I've now added a copyright rule for O2. Vodafone doesn't block TPB. Three does, but it emits a simple 403 error. I don't think we'll be able to process that into an OK/Blocked response. EE was already mentioned above. That just leaves VirginMobile, out of the regular set.

dantheta commented 10 years ago

It looks like it's safe to roll this version of the config out. It won't impact the android probe.

dantheta commented 10 years ago

I've tested and deployed the copyright block rules. Are you happy for this ticket to be closed, or would you like to hold on until we can get confirmation and config for VirginMobile?

graphiclunarkid commented 10 years ago

Close it if you're happy. We can always open a new one if we find further problems.

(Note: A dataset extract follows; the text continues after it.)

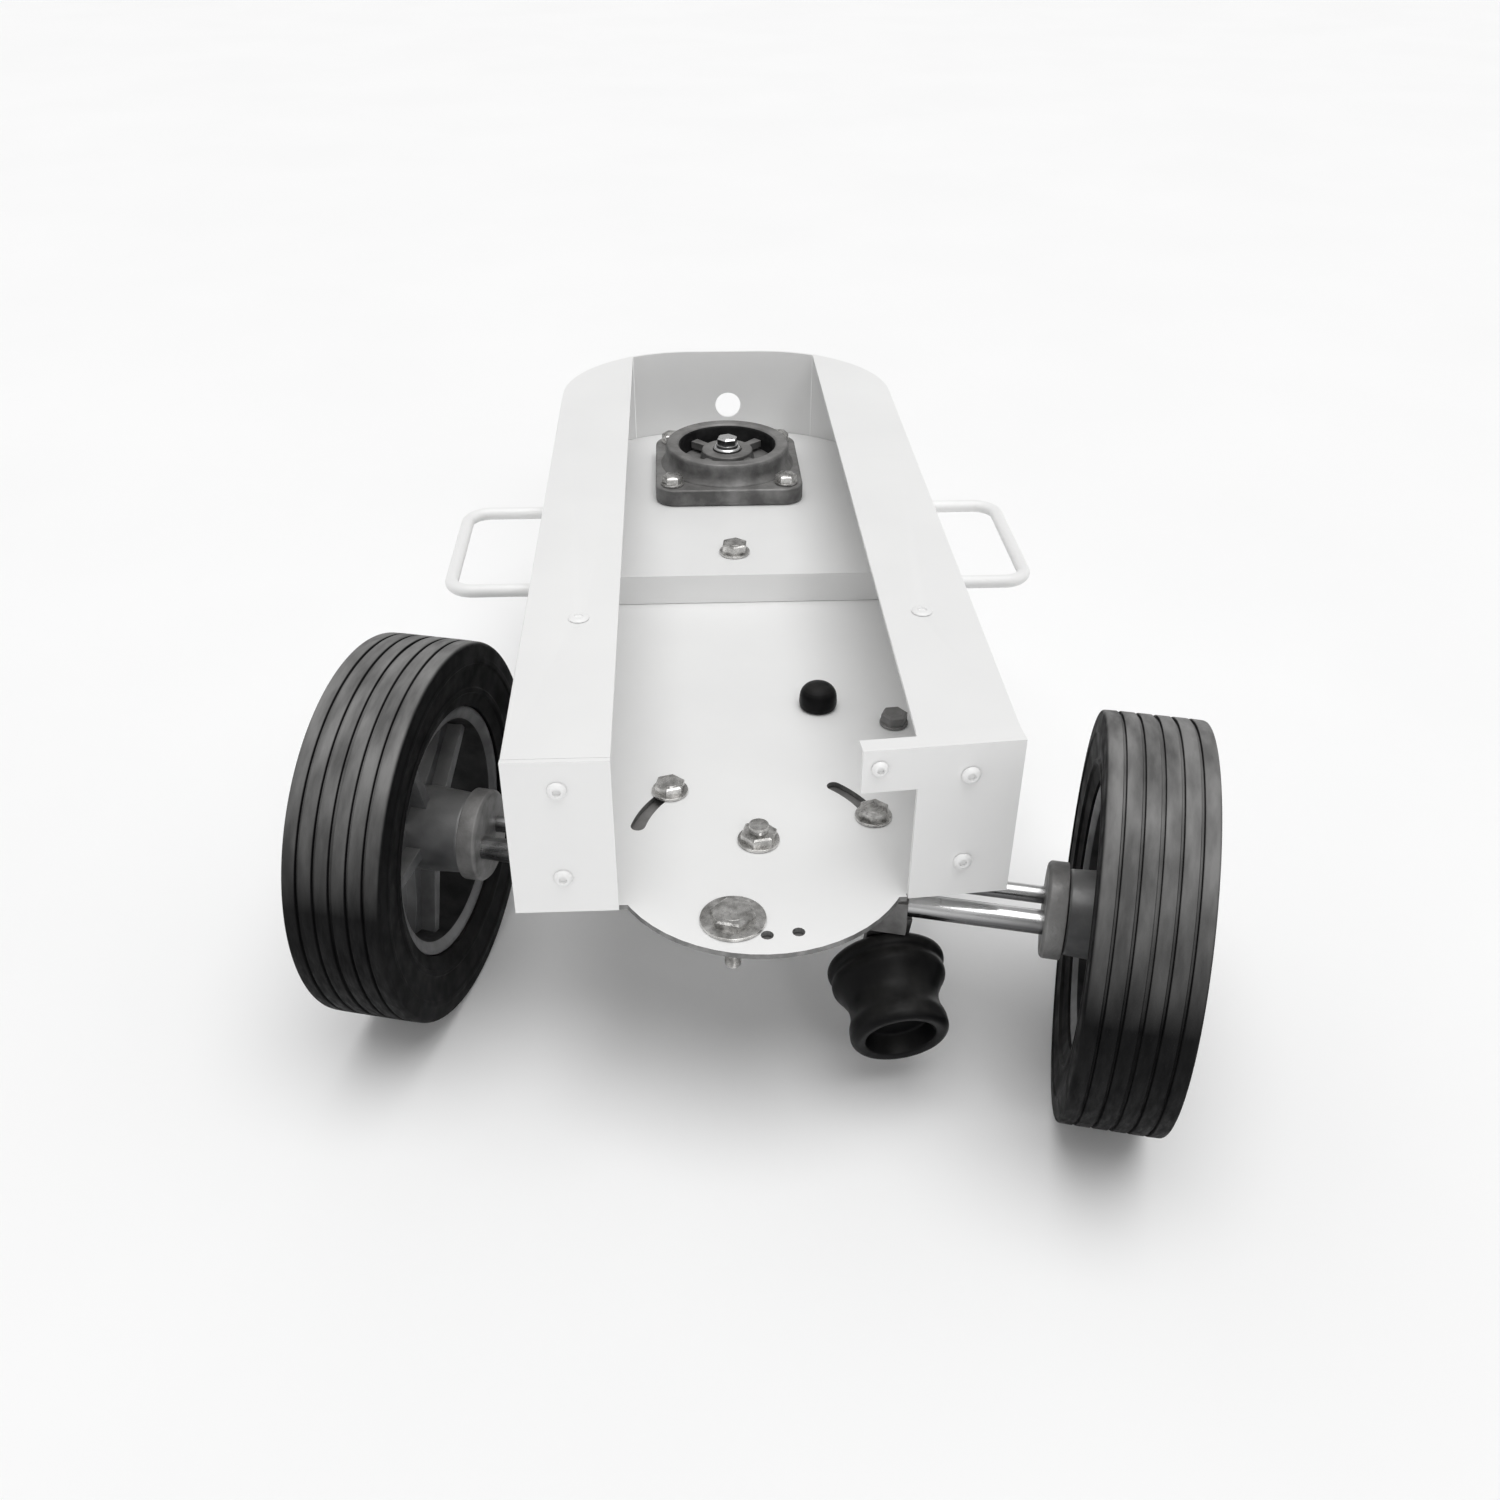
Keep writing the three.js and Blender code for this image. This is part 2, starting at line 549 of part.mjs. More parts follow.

dantheta commented 10 years ago

That's cool.

JimKillock commented 10 years ago

Still seems to be an issue:

https://new.blocked.org.uk/results?url=http://www.piratebay.se

This is still showing “ok” results for BT: but seems to be functioning elsewhere for BT

https://new.blocked.org.uk/results?url=http%3A%2F%2Ffenopy.se

graphiclunarkid commented 10 years ago

Did you resubmit the site for checking or just visit the results page?

When I checked the result via the link you posted it said the last check for http://www.piratebay.se/ was on 2014-06-03 01:17:15.

I just resubmitted the URL via the front page and it's now showing as blocked...

dantheta commented 10 years ago

I'm pretty sure it was showing an old result from before this fix was rolled out. At the time that the most recent set of status requests came in (17:37), the most recent result was from 2014-06-03.

At the moment, the recheck period on the list of URLs we have is around 50 days. We'll be able to improve this considerably once the mobile probes are online. Unless we keep a separate recheck date for each ISP (or group of ISPs), we need the pyprobes to have roughly the same capacity, otherwise the per-ISP recheck queues get full. While the mobile probes were running off PAYG, the recheck capacity was very limited indeed!.